When grace eats up nature, you end up with the antinomianism of progressivism. There is no natural order inherent in creation to which we must conform. There is no divine design embedded in reality, so anything goes. You can be whatever you want to be. You can do whatever you feel. Misreadings of texts like Galatians 3:28 end with grace devouring nature. Grace eating up nature gives you the civil rights regime, Obergefell, transgenderism, and multiculturalism. This view is summed up by Anthony Kennedy: “ At the heart of liberty is the right to define one’s own concept of existence, of meaning, of the universe, and of the mystery of human life.” This view treats racism as the ultimate sin racism does not let other people fulfill their chosen good. Race is a natural category that (like gender) must be devoured by grace.
On the other hand, when nature eats up grace, you end up with a return to the state of nature, in which life is, as Hobbes put it, nasty, brutish, and short. You get biodeterminism in which everything is reduced to genetics, race, IQ, and other “natural” features. Grace gets subordinated to nature, faith gets subordinated to rationalism, and the church gets subordinated to the state. The natural bonds of kinship are valued over Spiritual bonds in all contexts. Blood-and-soil identity trumps other identities, including religious identity. Racism is regarded as a virtue rather than a vice because it’s looking out for one’s own. Race-essentialism becomes the driving category because race is natural.
Against these false views stands the biblical view of grace restoring nature in Christ. Nature is already filled with grace. Nature’s very existence is an act of God’s graciousness. When man rebelled against God, nature came under the curse of death. But in Christ’s death and resurrection, the curse on nature has been broken and nature can be restored to its design. By grace, in Christ, we can become his new humanity and begin to fullfill our created purpose. The aspects of life in which the curse is manifest, including marriage, parenting, worship, politics, education, art, music, and so on, begin to be restored. Creation begins to heal. “He came to make his blessings flow as far as the curse is found.”
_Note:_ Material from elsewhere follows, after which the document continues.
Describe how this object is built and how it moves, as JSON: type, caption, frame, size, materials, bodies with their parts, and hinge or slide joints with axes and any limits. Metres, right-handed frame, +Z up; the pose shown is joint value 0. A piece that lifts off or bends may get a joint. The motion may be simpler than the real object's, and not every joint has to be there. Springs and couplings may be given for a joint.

Grace restores nature, and this means we begin to live according to divine design embedded in us and in the whole creation. Grace does not obliterate natural (and providential) identities, such as sex, nationality, and race, but it does transform and in some ways relativizes those identities. Grace does not abolish my identity as a Lusk or as an American, but it does change how those identities get prioritized and transforms how I live our those identities. Grace does not destroy my masculinity as a man, but enhances and fulfills my masculkinity, me the man — and husband and father — God intedned for me to be. As grace restores nature, nations can remain distinct with their own unique cultures, but can also learn to live at peace. Ultimately, grace elevates and glorifies nature in the resurrection so the world fulfills the purpose for which God created it in the beginning.